Short task => Copy every record word for word.

Records for this exercise =>
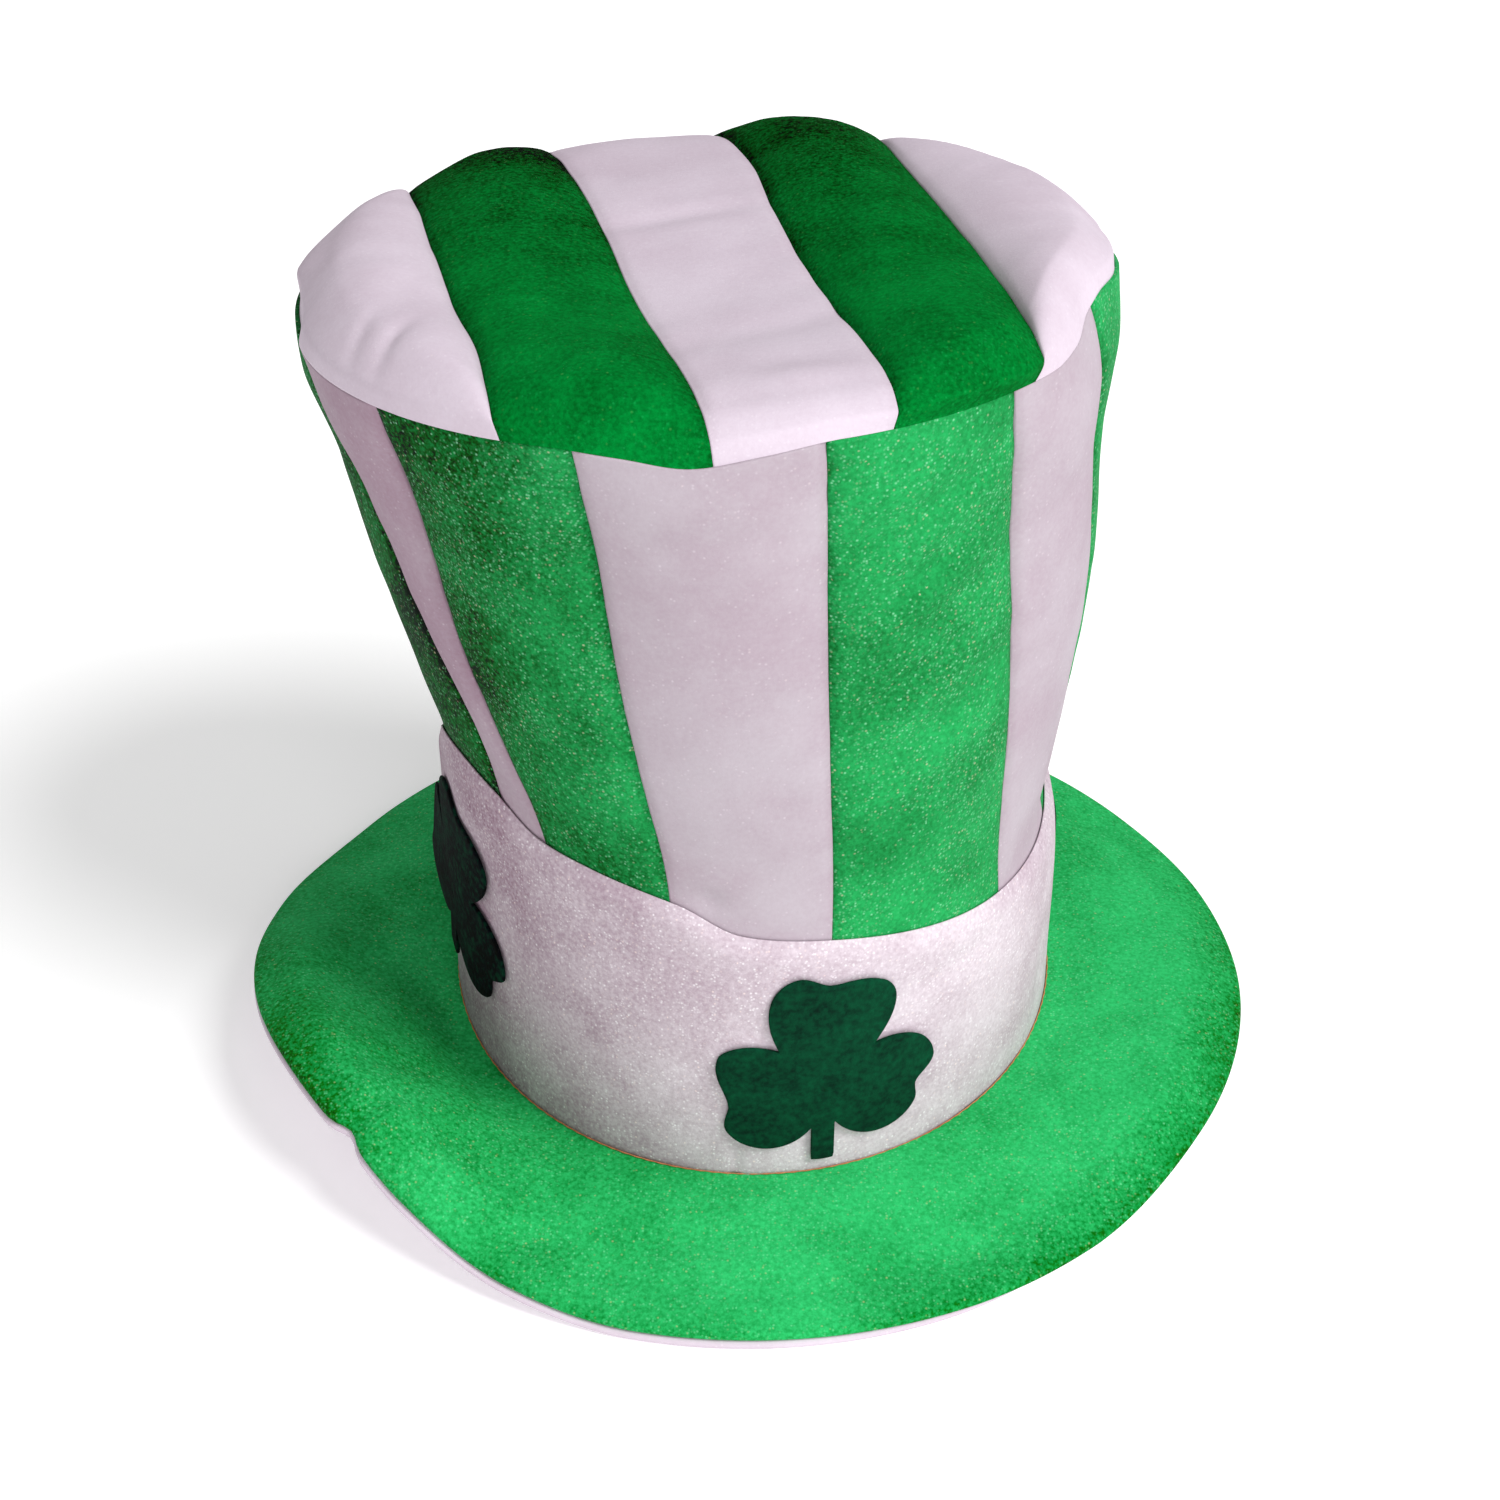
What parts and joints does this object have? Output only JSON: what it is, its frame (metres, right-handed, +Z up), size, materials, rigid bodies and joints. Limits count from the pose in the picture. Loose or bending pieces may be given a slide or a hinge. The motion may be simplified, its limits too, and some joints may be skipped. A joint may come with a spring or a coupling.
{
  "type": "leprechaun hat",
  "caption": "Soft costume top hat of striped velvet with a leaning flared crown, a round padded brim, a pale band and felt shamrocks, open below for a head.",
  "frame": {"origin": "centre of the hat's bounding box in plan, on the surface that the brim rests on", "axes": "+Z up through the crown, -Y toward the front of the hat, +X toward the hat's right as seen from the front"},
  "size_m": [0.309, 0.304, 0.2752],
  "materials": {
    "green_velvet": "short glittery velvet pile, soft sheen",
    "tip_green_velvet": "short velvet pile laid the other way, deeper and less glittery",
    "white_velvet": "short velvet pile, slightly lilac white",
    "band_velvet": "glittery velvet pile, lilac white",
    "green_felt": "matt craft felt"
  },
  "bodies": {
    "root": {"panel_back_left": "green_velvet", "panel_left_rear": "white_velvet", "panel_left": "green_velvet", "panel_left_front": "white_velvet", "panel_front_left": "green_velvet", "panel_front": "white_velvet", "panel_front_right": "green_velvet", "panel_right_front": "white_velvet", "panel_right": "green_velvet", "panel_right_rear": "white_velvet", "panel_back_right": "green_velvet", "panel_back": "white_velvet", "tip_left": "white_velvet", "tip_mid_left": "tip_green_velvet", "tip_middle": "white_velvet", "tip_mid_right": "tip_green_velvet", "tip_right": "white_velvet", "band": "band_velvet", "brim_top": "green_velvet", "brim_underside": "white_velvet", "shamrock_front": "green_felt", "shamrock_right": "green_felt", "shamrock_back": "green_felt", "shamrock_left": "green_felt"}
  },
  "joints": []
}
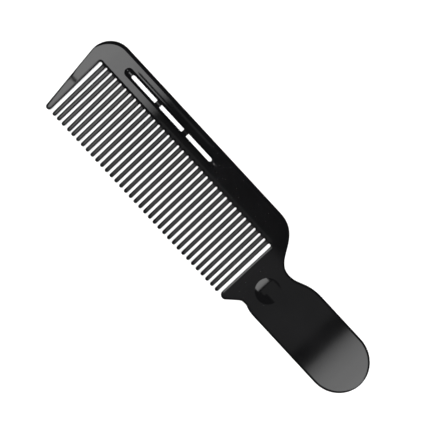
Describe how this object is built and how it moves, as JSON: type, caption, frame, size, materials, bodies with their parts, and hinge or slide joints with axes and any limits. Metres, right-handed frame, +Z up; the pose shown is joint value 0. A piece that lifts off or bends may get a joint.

Answer for the task =>
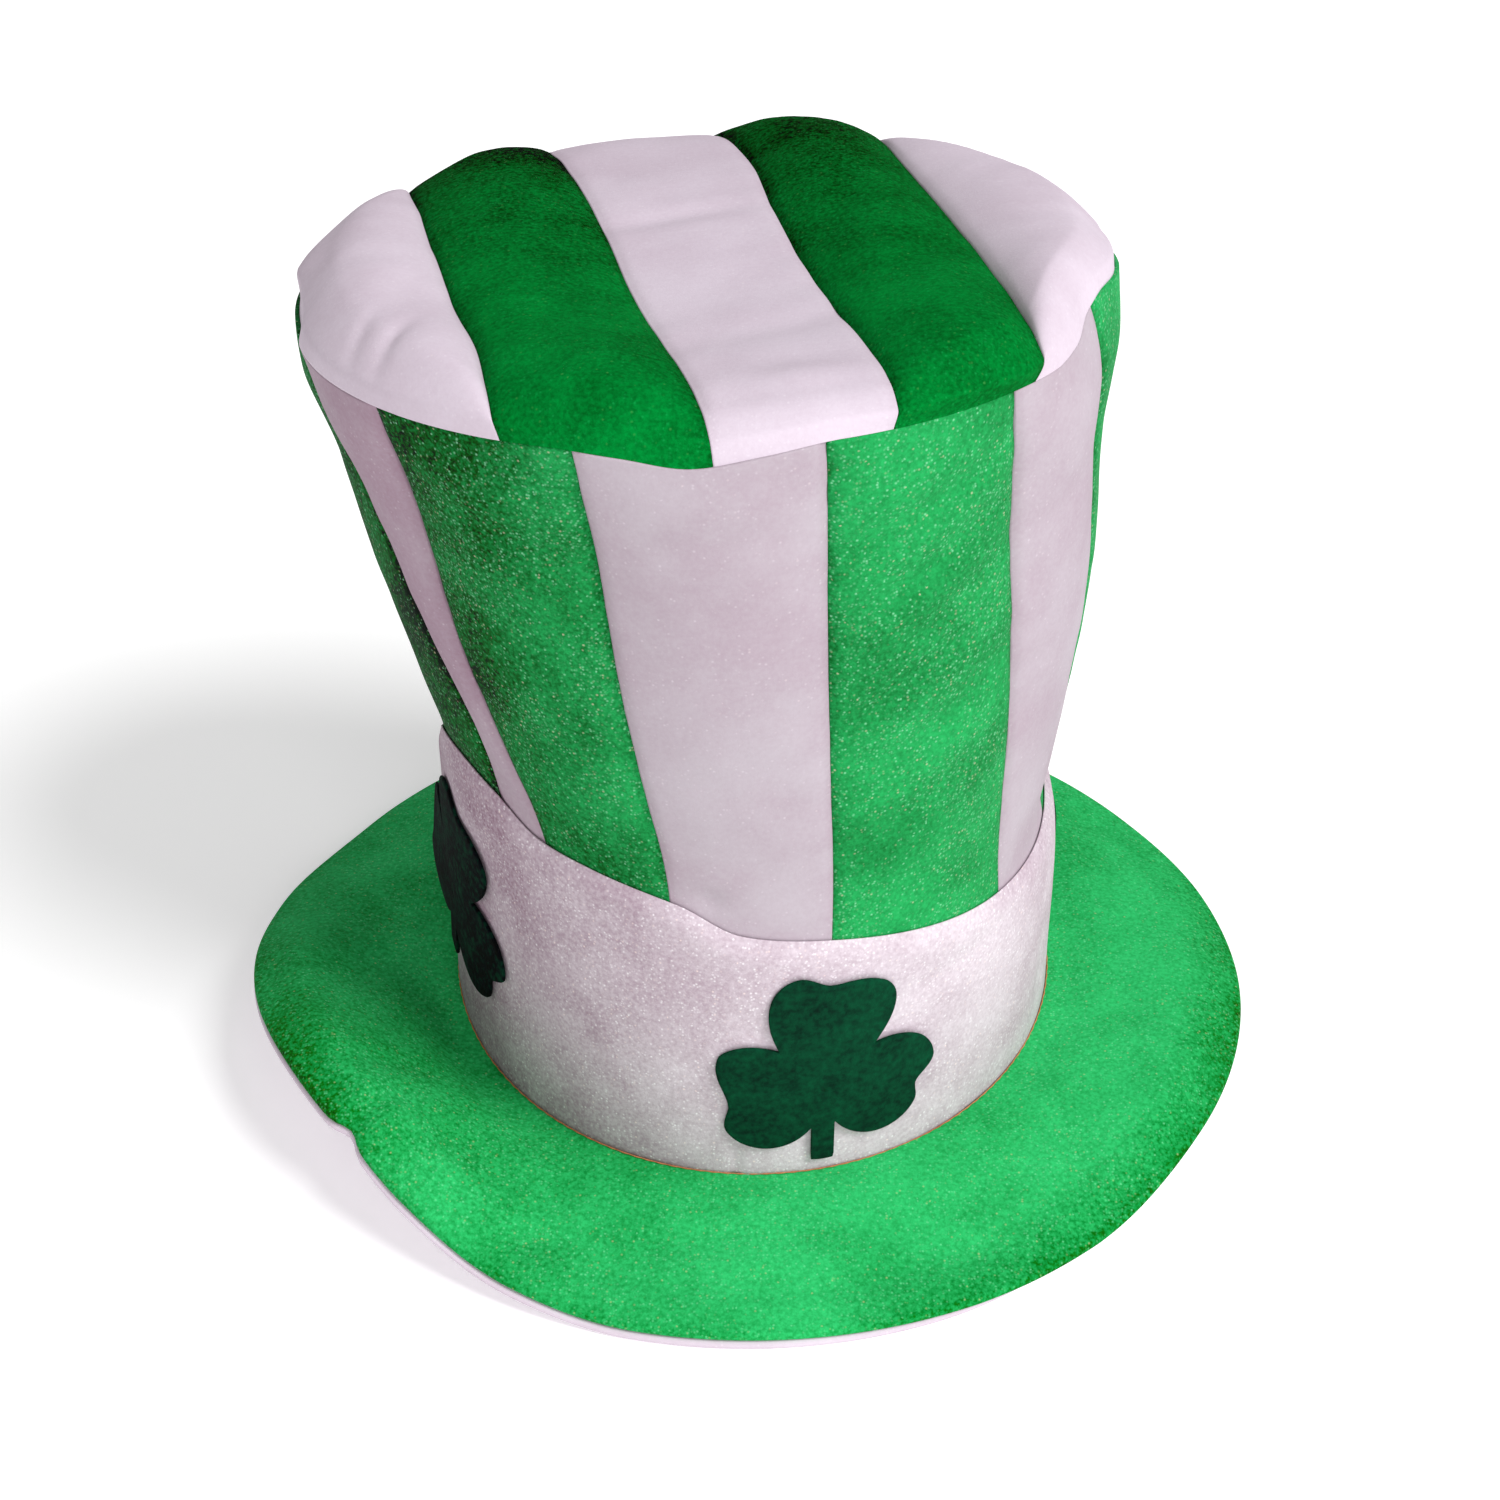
What parts and joints does this object have? Output only JSON: what it is, its frame (metres, right-handed, +Z up), size, materials, rigid bodies and joints. Limits count from the pose in the picture. Loose or bending pieces may be given a slide or a hinge. The motion may be simplified, its limits too, and some joints may be skipped. A joint may come with a spring or a coupling.
{
  "type": "leprechaun hat",
  "caption": "Soft costume top hat of striped velvet with a leaning flared crown, a round padded brim, a pale band and felt shamrocks, open below for a head.",
  "frame": {"origin": "centre of the hat's bounding box in plan, on the surface that the brim rests on", "axes": "+Z up through the crown, -Y toward the front of the hat, +X toward the hat's right as seen from the front"},
  "size_m": [0.309, 0.304, 0.2752],
  "materials": {
    "green_velvet": "short glittery velvet pile, soft sheen",
    "tip_green_velvet": "short velvet pile laid the other way, deeper and less glittery",
    "white_velvet": "short velvet pile, slightly lilac white",
    "band_velvet": "glittery velvet pile, lilac white",
    "green_felt": "matt craft felt"
  },
  "bodies": {
    "root": {"panel_back_left": "green_velvet", "panel_left_rear": "white_velvet", "panel_left": "green_velvet", "panel_left_front": "white_velvet", "panel_front_left": "green_velvet", "panel_front": "white_velvet", "panel_front_right": "green_velvet", "panel_right_front": "white_velvet", "panel_right": "green_velvet", "panel_right_rear": "white_velvet", "panel_back_right": "green_velvet", "panel_back": "white_velvet", "tip_left": "white_velvet", "tip_mid_left": "tip_green_velvet", "tip_middle": "white_velvet", "tip_mid_right": "tip_green_velvet", "tip_right": "white_velvet", "band": "band_velvet", "brim_top": "green_velvet", "brim_underside": "white_velvet", "shamrock_front": "green_felt", "shamrock_right": "green_felt", "shamrock_back": "green_felt", "shamrock_left": "green_felt"}
  },
  "joints": []
}
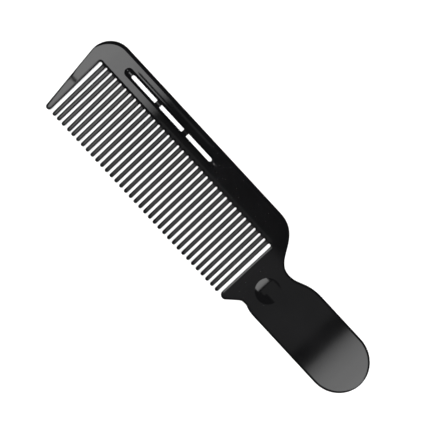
Describe how this object is built and how it moves, as JSON: type, caption, frame, size, materials, bodies with their parts, and hinge or slide joints with axes and any limits. Metres, right-handed frame, +Z up; the pose shown is joint value 0. A piece that lifts off or bends may get a joint.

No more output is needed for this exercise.